Member of the Wisconsin State Assembly from the Milwaukee 3rd district
- In office June 5, 1848 – January 1, 1849
- Preceded by: Position established
- Succeeded by: Julius White

Representative to the Legislative Assembly of the Wisconsin Territory from Milwaukee County
- In office January 4, 1847 – October 18, 1847 Serving with William Shew and Andrew Sullivan
- Preceded by: Samuel H. Barstow, John Crawford, James Magone, Benjamin H. Mooers, Luther Parker, and William H. Thomas (Milwaukee & Washington counties)
- Succeeded by: Isaac P. Walker, James Holliday, and Asa Kinney

Personal details
- Born: Albany, New York, U.S.
- Died: October 3, 1871 Milwaukee, Wisconsin, U.S.
- Cause of death: Tuberculosis
- Party: Whig
- Nickname: "Double-head"

= William W. Brown (Wisconsin politician) =

American politician

William Wells Brown or W. W. Brown (died October 3, 1871) was an American merchant and pioneer settler of Milwaukee, Wisconsin. He was a member of the Wisconsin State Assembly for the 1st Wisconsin Legislature (1848).

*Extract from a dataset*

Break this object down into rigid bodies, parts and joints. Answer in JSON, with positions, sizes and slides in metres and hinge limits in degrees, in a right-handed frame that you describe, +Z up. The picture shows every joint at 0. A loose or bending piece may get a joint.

==Early Years in Wisconsin Territory==

Brown came early to Milwaukee, a contemporary of George H. Walker, Byron Kilbourn, and Don A. J. Upham. The first ship built in Milwaukee, the 30-ton sloop Wenona, was built for Brown by George Barber in 1835. By 1842, Brown also owned the 100-ton schooner Fur Trader, and was an active merchant in Milwaukee (his Wm. Brown and Company was one of the first businesses in Milwaukee). He was sometimes called "Double-Headed Brown" to distinguish him from another William Brown, with whom he was at one time in business partnership.

He served as a contractor building the mile-long canal in Milwaukee for Kilbourn and Increase Lapham's Rock River Canal Company, which was begun in April 1841 and ready for use by December 1842. This was the only portion of the canal which would ever be built; the bed thereof later became Commerce Street in Milwaukee's Beerline B neighborhood.

== Legislative service and political activism ==
He served in the House of Representatives of the Wisconsin Territory for one term representing Milwaukee County in the first 1847 session. After statehood, he was elected in 1848 to the 3rd Milwaukee County Assembly district (the 3rd Ward of the City of Milwaukee). He was not a candidate for re-election in the 1848 fall election, and was succeeded by fellow Whig Julius White. Brown ran again for the Assembly in 1849 but was not successful, losing to Democrat Edward McGarry.

In 1851, he came in 7th out of 8 candidates for alderman in the Third Ward. He was successful in 1852, coming in first out of four candidates.

He was elected as a delegate to the 1852 Whig National Convention, and in 1852 was the Whig candidate for Sheriff of Milwaukee County.

== Private life ==
In 1851, he was among the incorporators (along with Kilbourn, Upham and others) of the Milwaukee and Humboldt Plank Road Company.

Milwaukee pioneer historian James Smith Buck described Brown's final years as follows:Few men have ever lived in Milwaukee who were more widely known, or less thought of (when we take into consideration his ability, for he was a very smart man,) than William W. Brown. Had he devoted his talents to a proper use, his memory would have been respected; but he did not, and finally died, deserted and alone. I shall never forget the look of utter despair that sat upon his face as I met him for the last time, in October, 1871... wending his weary way to the European Hotel, which he never left again alive; it said plainly enough, "This is the end of a misspent life."... He died a few days later, and I remember the difficulty his few remaining friends (and I could name them all,) had, to get help enough to get his body from his room to the hearse.

At the time of his death (of "quick consumption"), he was described as "well known through the State as a great wag".